- **Task brief**
Print, exactly as they stand, the lines from the start of the listing to the line containing "ferrule.cut([throttle, below_ferrule]).removeSplitter(), ARM)", inclusive.

- **Collected material**

START

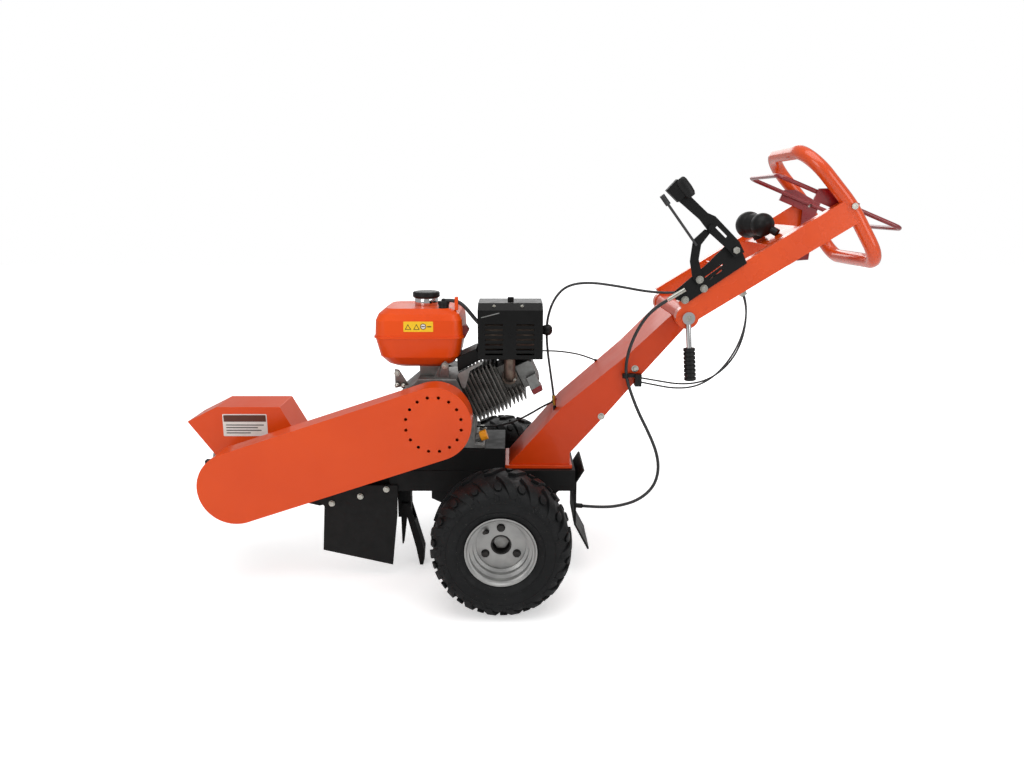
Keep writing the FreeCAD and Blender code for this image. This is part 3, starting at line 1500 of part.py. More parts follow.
# ---------------------------------------------------------------- throttle grip
SHELF_TOP = 39.0
grip_axis = Vector(0.3, -0.94, -0.16).normalize()
grip_far = Vector(300, 66, SHELF_TOP + 56)
far_lobe = Part.makeSphere(38, grip_far + grip_axis * 30)
waist = Part.makeCone(35, 28, 44, grip_far + grip_axis * 34, grip_axis)
near_lobe = Part.makeSphere(33, grip_far + grip_axis * 92)
grip_end = grip_far + grip_axis * 92
POST_HEIGHT = 6.0
grip_turn = (grip_far.x + 14, grip_far.y - 46)
below_grip = Part.makeBox(
    400, 400, 200, Vector(100, -200, SHELF_TOP + POST_HEIGHT + d.loose_gap - 200)
)
below_ferrule = Part.makeBox(400, 400, 200, Vector(100, -200, SHELF_TOP + d.loose_gap - 200))
grip_boss = Part.makeCylinder(17, 40, Vector(*grip_turn, SHELF_TOP))
throttle = far_lobe.fuse([waist, near_lobe, grip_boss]).cut(below_grip).removeSplitter()
shaped("throttle_grip", throttle, ARM)
grip_post = Part.makeCylinder(14, POST_HEIGHT, Vector(*grip_turn, SHELF_TOP))
shaped("grip_post", grip_post, ARM)
ferrule_way = Vector(0.35, -0.6, -0.72).normalize()
ferrule_start = grip_end + ferrule_way * 25
ferrule = Part.makeCylinder(11, 26, ferrule_start, ferrule_way)
shaped("grip_ferrule", ferrule.cut([throttle, below_ferrule]).removeSplitter(), ARM)

# ---------------------------------------------------------------- control cables
# Each route is a list of points; straight runs are joined by the widest arcs that fit.
THROTTLE_DIA = 7.0
THROTTLE_ROUTE = [
    (566.2, -168, 903.1),
    (524.2, -168, 878.0),
    (474.0, -161, 860.0),
    (400.0, -140, 862.0),
    (318.0, -116, 876.0),
    (240.0, -92, 884.0),
    (182.0, -74, 872.0),
    (149.0, -62, 834.0),
    (132.0, -52, 782.0),
    (129.0, -45, 732.0),
    (134.0, -38, 672.0),
    (144.0, -33, 604.0),
    (152.5, -30, 547.0),
    (156.0, -30, 512.0),
]
CHOKE_DIA = 5.0
CHOKE_ROUTE = [(108, 95, 655), (152, 95.5, 655), (203, 97, 650), (250, 99, 640), (286, 100, 625)]
BRAKE_DIA = 9.0
BRAKE_ROUTE = [
    (445.5, -194.2, 845.3),
    (409.0, -191, 822.0),
    (379.0, -166, 774.0),
    (359.0, -141, 715.0),
    (350.5, -126, 664.0),
    (352.0, -117.5, 622.0),
    (367.0, -116.5, 574.0),
    (392.0, -116, 513.0),
    (424.0, -114, 452.0),
    (450.0, -111, 392.0),
    (459.0, -107, 336.0),
    (446.0, -103, 283.0),
    (405.0, -97, 241.0),
    (347.0, -90, 219.0),
    (290.0, -84, 213.0),
    (240.0, -80, 216.0),
]
STRAND_DIA = 5.0
STRAND_ROUTES = [
    [
        (656.2, -162, 854.9),
        (667.0, -160, 830.0),
        (671.0, -156, 778.0),
        (663.0, -150, 720.0),
        (640.0, -143, 668.0),
        (603.0, -137, 628.0),
        (556.0, -131, 604.0),
        (500.0, -124, 599.0),
        (446.0, -118, 607.0),
        (396.0, -114, 615.0),
    ],
    [
        (656.2, -173, 854.9),
        (665.0, -172, 831.0),
        (666.0, -168, 775.0),
        (652.0, -161, 716.0),
        (623.0, -153, 660.0),
        (584.0, -146, 617.0),
        (538.0, -139, 593.0),
        (484.0, -132, 589.0),
        (434.0, -125, 597.0),
        (396.0, -121, 604.0),
    ],
]
ENGINE_DIA = 6.0
ENGINE_ROUTE = [
    (154.8, 50, 504.5),
    (128.0, 50, 492.0),
    (84.0, 49, 465.0),
    (38.0, 46, 442.0),
    (-10.0, 43, 430.5),
    (-48.0, 41, 428.0),
    (-78.0, 40, 428.6),
]


def cable_run(route, diameter):
    """A tube along a route, the length of its middle line and its tightest arc."""
    points = [Vector(*p) for p in route]
    radii = [0.0] * len(points)
    for i in range(1, len(points) - 1):
        into = points[i] - points[i - 1]
        out = points[i + 1] - points[i]
        turn = into.getAngle(out)
        radii[i] = 0.45 * min(into.Length, out.Length) / math.tan(turn / 2)
    path = rounded_path(route, radii)
    tube = tube_along(path, diameter / 2, points[0], points[1] - points[0])
    return tube, path.Length, min(radii[1:-1])


def cord(label, routes, diameter):
    """Tubes along hand-chosen routes; prints each one's length, tightest arc and error."""
    tubes = []
    for route in routes:
        tube, length, tightest = cable_run(route, diameter)
        error = abs(tube.Volume) / (math.pi * (diameter / 2) ** 2 * length) - 1
        print(f"{label}: length {length:.0f}, tightest {tightest:.0f}, volume {error:+.4f}")
        tubes.append(tube)
    if len(tubes) == 1:
        return shaped(label, tubes[0])
    return group(label, tubes)


cord("throttle_cable", [THROTTLE_ROUTE], THROTTLE_DIA)
cord("choke_cable", [CHOKE_ROUTE], CHOKE_DIA)
cord("brake_cable", [BRAKE_ROUTE], BRAKE_DIA)
cord("control_strands", STRAND_ROUTES, STRAND_DIA)
cord("engine_cable", [ENGINE_ROUTE], ENGINE_DIA)


def gland(end, before, radius, length, host=None):
    """A ferrule that takes a cable's end, trimmed to the face it is fixed on."""
    end = Vector(*end)
    way = (end - Vector(*before)).normalize()
    body = Part.makeCylinder(radius, length, end, way)
    if host:
        body = body.cut(host)
        body = min(body.Solids, key=lambda solid: (solid.CenterOfMass - end).Length)
    return body


column_block = column_solid(0)
step_block = Part.makeBox(200, 400, 400, Vector(d.frame_back + STEP_SHEET - 200, -200, 0))
chassis_glands = [
    gland(THROTTLE_ROUTE[-1], THROTTLE_ROUTE[-2], 5, 30, column_block),
    gland(CHOKE_ROUTE[-1], CHOKE_ROUTE[-2], 4.5, 30, column_block),
    gland(BRAKE_ROUTE[-1], BRAKE_ROUTE[-2], 7, 40, step_block),
    gland(ENGINE_ROUTE[0], ENGINE_ROUTE[1], 5, 30, column_block),
]
clip_block = Part.makeBox(18, 30, 34, Vector(378, -126, 592)).cut(column_block)
clip_hoop = Part.makeCylinder(9, 12, Vector(350, -117.5, 628), Vector(0.08, 0.02, -1))
clip_bore = cable_run(BRAKE_ROUTE, BRAKE_DIA + 2 * d.loose_gap)[0]
clip_foot = Part.makeBox(26, 16, 10, Vector(354, -118, 617))
brake_clip = clip_hoop.fuse(clip_foot).cut([clip_bore, column_block]).removeSplitter()
chassis_glands += [clip_block, max(brake_clip.Solids, key=lambda solid: solid.Volume)]
group("cable_glands", chassis_glands)

adjuster_y = bracket_y - d.loose_gap - 6
adjuster = Part.makeCylinder(6, 52, Vector(-22, adjuster_y, 72), Vector(1, 0, 0))
rail_gland = Part.makeBox(14, 22, 14, Vector(110, -179, d.rail_high))
strand_gland = Part.makeBox(16, 26, 10, Vector(152, -181, d.rail_low - 10))
group("arm_glands", [adjuster, rail_gland, strand_gland], ARM)

# ---------------------------------------------------------------- pieces that share a file
SHARED = {
    "wheel_hub_near": ["hub_near", "wheel_bolts_near", "valve_near", "brake_drum"],
    "wheel_hub_far": ["hub_far", "wheel_bolts_far", "valve_far"],
    "axle_shaft": ["axle", "axle_nuts"],
    "brake_plate": ["brake_backplate", "brake_shoes"],
    "chassis_frame": ["main_frame", "engine_deck"],
    "front_stand": ["stand_post", "ground_spike", "leg_pin"],
    "handle_column": ["column", "column_foot", "pivot_tube"],
    "cutter_arms": ["cutter_arm_near", "cutter_arm_far"],
    "frame_bolts": ["bearing_bolts", "flap_bolts", "engine_bolts"],
    "exhaust_guard": ["muffler_guard", "muffler_screws"],
    "engine_block": ["crankcase", "oil_filler"],
    "recoil_starter": ["fan_shroud", "recoil_housing"],
    "arm_rails": ["rail_near", "rail_far"],
    "arm_shelf": ["rail_braces", "grip_post"],
    "brake_handle": ["brake_lever", "lever_bolt"],
    "brake_mount": ["brake_bracket", "brake_quadrant"],
    "arm_bolts": ["bail_pins", "bracket_bolts", "clamp_bolt"],
    "exhaust": ["muffler", "exhaust_pipe"],
    "crank_and_flywheel": ["crankshaft", "flywheel"],
    "throttle_handgrip": ["throttle_grip", "grip_ferrule"],
}
doc.recompute()
for label, members in SHARED.items():
    links = [piece for piece in pieces if piece.Label in members]
    for link in links:
        pieces.remove(link)
    bundle = doc.addObject("Part::Compound", label)
    bundle.Links = links
    bundle.Label = label
    pieces.append(bundle)

# ---------------------------------------------------------------- checks and files
doc.recompute()
for thing in doc.Objects:
    if "Invalid" in thing.State or "Error" in thing.State:
        raise RuntimeError(f"{thing.Name} failed: {thing.State}")
os.makedirs("parts", exist_ok=True)
for piece in pieces:
    if piece.Shape.isNull() or not piece.Shape.isValid():
        raise RuntimeError(f"{piece.Label} has no sound shape")
    piece.Shape.exportStep(f"parts/{piece.Label}.step")
print(len(pieces), "pieces written")
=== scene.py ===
# %% [markdown]
# # Walk-behind stump grinder
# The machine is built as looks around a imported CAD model, in metres. The CAD pieces stay where
# they are. Some are shown with a material, some are replaced by a rounder or more detailed copy.

# %% Start
import math

import bmesh
import bpy
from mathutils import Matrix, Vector
from mathutils.bvhtree import BVHTree


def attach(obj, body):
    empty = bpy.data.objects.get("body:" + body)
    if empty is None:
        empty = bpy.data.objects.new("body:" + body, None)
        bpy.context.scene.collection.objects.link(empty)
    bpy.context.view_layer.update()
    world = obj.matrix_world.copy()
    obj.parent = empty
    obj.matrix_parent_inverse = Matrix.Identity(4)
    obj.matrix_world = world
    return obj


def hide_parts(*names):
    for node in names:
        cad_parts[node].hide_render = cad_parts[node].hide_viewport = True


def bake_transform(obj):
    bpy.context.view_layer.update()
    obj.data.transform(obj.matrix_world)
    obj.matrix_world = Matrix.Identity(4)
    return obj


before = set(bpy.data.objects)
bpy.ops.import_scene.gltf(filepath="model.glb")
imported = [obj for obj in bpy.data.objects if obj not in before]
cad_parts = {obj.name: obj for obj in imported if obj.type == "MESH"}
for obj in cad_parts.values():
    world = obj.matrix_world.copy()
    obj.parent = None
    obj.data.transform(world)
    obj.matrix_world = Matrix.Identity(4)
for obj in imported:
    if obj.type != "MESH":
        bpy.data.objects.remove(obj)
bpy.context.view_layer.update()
MM = 0.001
MIDDLE_X = 84.08  # the drawing's X of the machine's middle, in mm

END

- **Response**
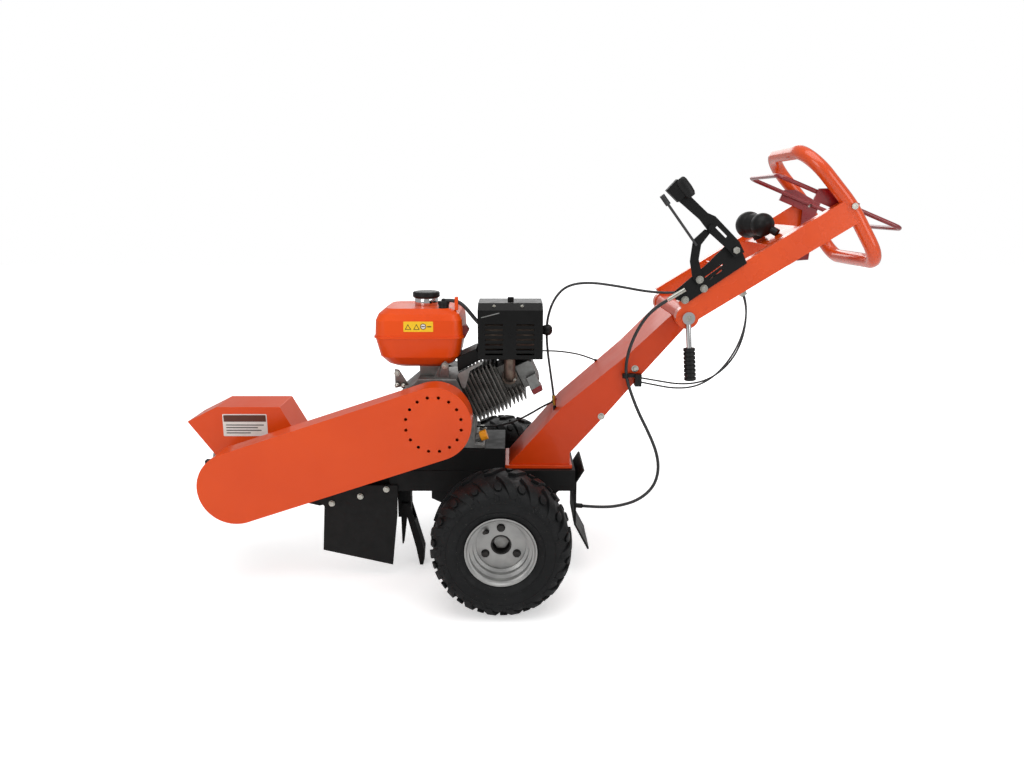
Keep writing the FreeCAD and Blender code for this image. This is part 3, starting at line 1500 of part.py. More parts follow.
# ---------------------------------------------------------------- throttle grip
SHELF_TOP = 39.0
grip_axis = Vector(0.3, -0.94, -0.16).normalize()
grip_far = Vector(300, 66, SHELF_TOP + 56)
far_lobe = Part.makeSphere(38, grip_far + grip_axis * 30)
waist = Part.makeCone(35, 28, 44, grip_far + grip_axis * 34, grip_axis)
near_lobe = Part.makeSphere(33, grip_far + grip_axis * 92)
grip_end = grip_far + grip_axis * 92
POST_HEIGHT = 6.0
grip_turn = (grip_far.x + 14, grip_far.y - 46)
below_grip = Part.makeBox(
    400, 400, 200, Vector(100, -200, SHELF_TOP + POST_HEIGHT + d.loose_gap - 200)
)
below_ferrule = Part.makeBox(400, 400, 200, Vector(100, -200, SHELF_TOP + d.loose_gap - 200))
grip_boss = Part.makeCylinder(17, 40, Vector(*grip_turn, SHELF_TOP))
throttle = far_lobe.fuse([waist, near_lobe, grip_boss]).cut(below_grip).removeSplitter()
shaped("throttle_grip", throttle, ARM)
grip_post = Part.makeCylinder(14, POST_HEIGHT, Vector(*grip_turn, SHELF_TOP))
shaped("grip_post", grip_post, ARM)
ferrule_way = Vector(0.35, -0.6, -0.72).normalize()
ferrule_start = grip_end + ferrule_way * 25
ferrule = Part.makeCylinder(11, 26, ferrule_start, ferrule_way)
shaped("grip_ferrule", ferrule.cut([throttle, below_ferrule]).removeSplitter(), ARM)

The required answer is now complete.